'''

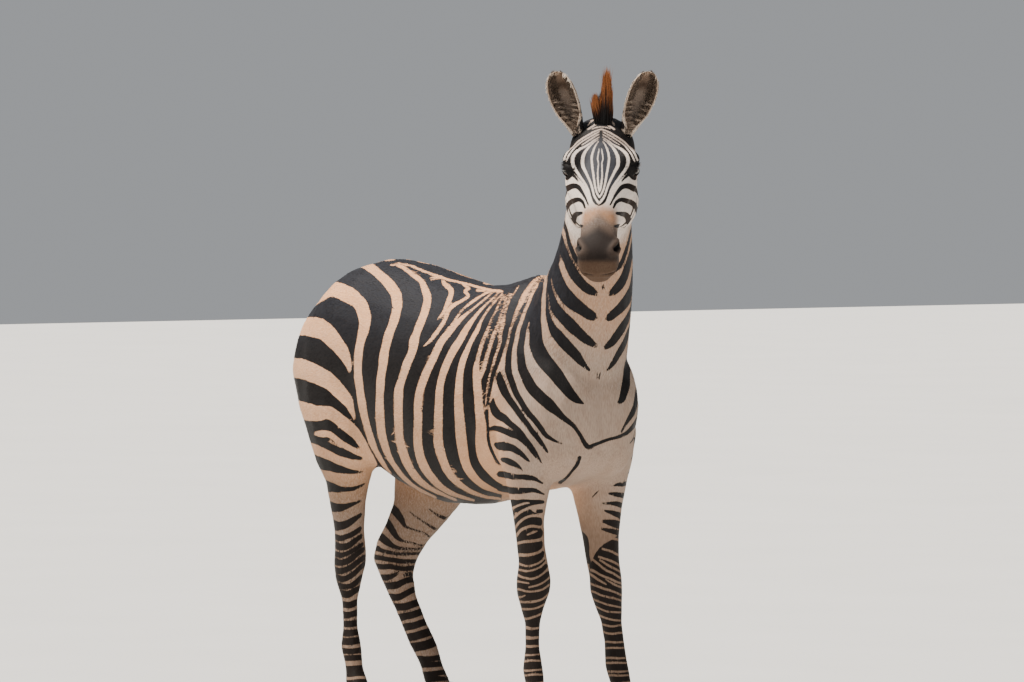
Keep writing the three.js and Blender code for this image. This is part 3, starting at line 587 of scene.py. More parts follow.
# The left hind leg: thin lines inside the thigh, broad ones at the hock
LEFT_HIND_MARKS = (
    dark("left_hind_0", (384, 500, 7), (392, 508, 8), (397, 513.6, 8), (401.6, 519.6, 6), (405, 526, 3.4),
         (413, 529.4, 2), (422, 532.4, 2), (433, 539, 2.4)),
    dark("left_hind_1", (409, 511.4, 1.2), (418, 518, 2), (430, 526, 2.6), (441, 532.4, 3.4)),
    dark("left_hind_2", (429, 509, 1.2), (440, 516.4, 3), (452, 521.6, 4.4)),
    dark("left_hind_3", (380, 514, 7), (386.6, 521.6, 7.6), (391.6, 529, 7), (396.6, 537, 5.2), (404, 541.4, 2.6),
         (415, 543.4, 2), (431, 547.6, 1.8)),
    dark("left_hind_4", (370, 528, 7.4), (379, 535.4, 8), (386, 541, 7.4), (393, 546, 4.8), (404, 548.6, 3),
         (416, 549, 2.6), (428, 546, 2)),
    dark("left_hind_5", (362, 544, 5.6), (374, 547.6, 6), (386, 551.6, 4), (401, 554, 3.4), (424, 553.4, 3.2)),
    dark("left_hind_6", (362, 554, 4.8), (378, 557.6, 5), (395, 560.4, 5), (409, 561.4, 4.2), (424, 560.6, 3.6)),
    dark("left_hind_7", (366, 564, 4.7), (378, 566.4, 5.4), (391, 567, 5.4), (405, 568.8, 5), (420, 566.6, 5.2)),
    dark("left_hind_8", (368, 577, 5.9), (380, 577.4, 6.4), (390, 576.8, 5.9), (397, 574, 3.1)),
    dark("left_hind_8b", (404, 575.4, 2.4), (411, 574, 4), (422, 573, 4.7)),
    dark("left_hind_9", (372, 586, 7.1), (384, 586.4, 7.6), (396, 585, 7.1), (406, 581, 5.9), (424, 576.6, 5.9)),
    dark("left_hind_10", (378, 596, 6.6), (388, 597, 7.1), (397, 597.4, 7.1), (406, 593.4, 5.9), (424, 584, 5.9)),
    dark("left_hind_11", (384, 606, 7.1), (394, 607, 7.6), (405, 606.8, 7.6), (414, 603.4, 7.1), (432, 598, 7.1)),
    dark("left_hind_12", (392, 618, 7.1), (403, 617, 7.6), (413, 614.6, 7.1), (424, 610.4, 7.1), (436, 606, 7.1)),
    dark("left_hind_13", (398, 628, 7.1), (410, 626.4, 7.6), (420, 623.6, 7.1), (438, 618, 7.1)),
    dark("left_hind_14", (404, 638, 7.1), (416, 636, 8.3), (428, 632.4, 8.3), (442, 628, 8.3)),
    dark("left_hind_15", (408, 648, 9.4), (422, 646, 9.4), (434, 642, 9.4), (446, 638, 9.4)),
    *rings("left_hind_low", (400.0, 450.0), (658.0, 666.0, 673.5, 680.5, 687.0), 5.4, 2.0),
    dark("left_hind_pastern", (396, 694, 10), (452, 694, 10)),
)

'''

# WHAT THIS TASK INVOLVES:
Make an exact copy of every line in the data.

# SOLUTION FOR THIS PROBLEM:
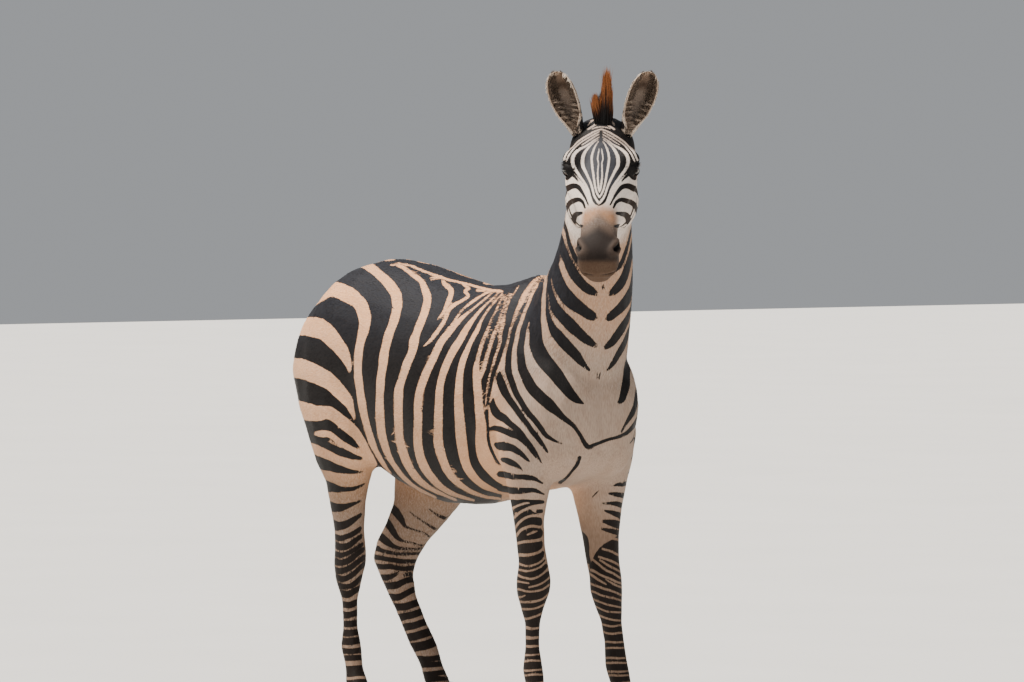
Keep writing the three.js and Blender code for this image. This is part 3, starting at line 587 of scene.py. More parts follow.
# The left hind leg: thin lines inside the thigh, broad ones at the hock
LEFT_HIND_MARKS = (
    dark("left_hind_0", (384, 500, 7), (392, 508, 8), (397, 513.6, 8), (401.6, 519.6, 6), (405, 526, 3.4),
         (413, 529.4, 2), (422, 532.4, 2), (433, 539, 2.4)),
    dark("left_hind_1", (409, 511.4, 1.2), (418, 518, 2), (430, 526, 2.6), (441, 532.4, 3.4)),
    dark("left_hind_2", (429, 509, 1.2), (440, 516.4, 3), (452, 521.6, 4.4)),
    dark("left_hind_3", (380, 514, 7), (386.6, 521.6, 7.6), (391.6, 529, 7), (396.6, 537, 5.2), (404, 541.4, 2.6),
         (415, 543.4, 2), (431, 547.6, 1.8)),
    dark("left_hind_4", (370, 528, 7.4), (379, 535.4, 8), (386, 541, 7.4), (393, 546, 4.8), (404, 548.6, 3),
         (416, 549, 2.6), (428, 546, 2)),
    dark("left_hind_5", (362, 544, 5.6), (374, 547.6, 6), (386, 551.6, 4), (401, 554, 3.4), (424, 553.4, 3.2)),
    dark("left_hind_6", (362, 554, 4.8), (378, 557.6, 5), (395, 560.4, 5), (409, 561.4, 4.2), (424, 560.6, 3.6)),
    dark("left_hind_7", (366, 564, 4.7), (378, 566.4, 5.4), (391, 567, 5.4), (405, 568.8, 5), (420, 566.6, 5.2)),
    dark("left_hind_8", (368, 577, 5.9), (380, 577.4, 6.4), (390, 576.8, 5.9), (397, 574, 3.1)),
    dark("left_hind_8b", (404, 575.4, 2.4), (411, 574, 4), (422, 573, 4.7)),
    dark("left_hind_9", (372, 586, 7.1), (384, 586.4, 7.6), (396, 585, 7.1), (406, 581, 5.9), (424, 576.6, 5.9)),
    dark("left_hind_10", (378, 596, 6.6), (388, 597, 7.1), (397, 597.4, 7.1), (406, 593.4, 5.9), (424, 584, 5.9)),
    dark("left_hind_11", (384, 606, 7.1), (394, 607, 7.6), (405, 606.8, 7.6), (414, 603.4, 7.1), (432, 598, 7.1)),
    dark("left_hind_12", (392, 618, 7.1), (403, 617, 7.6), (413, 614.6, 7.1), (424, 610.4, 7.1), (436, 606, 7.1)),
    dark("left_hind_13", (398, 628, 7.1), (410, 626.4, 7.6), (420, 623.6, 7.1), (438, 618, 7.1)),
    dark("left_hind_14", (404, 638, 7.1), (416, 636, 8.3), (428, 632.4, 8.3), (442, 628, 8.3)),
    dark("left_hind_15", (408, 648, 9.4), (422, 646, 9.4), (434, 642, 9.4), (446, 638, 9.4)),
    *rings("left_hind_low", (400.0, 450.0), (658.0, 666.0, 673.5, 680.5, 687.0), 5.4, 2.0),
    dark("left_hind_pastern", (396, 694, 10), (452, 694, 10)),
)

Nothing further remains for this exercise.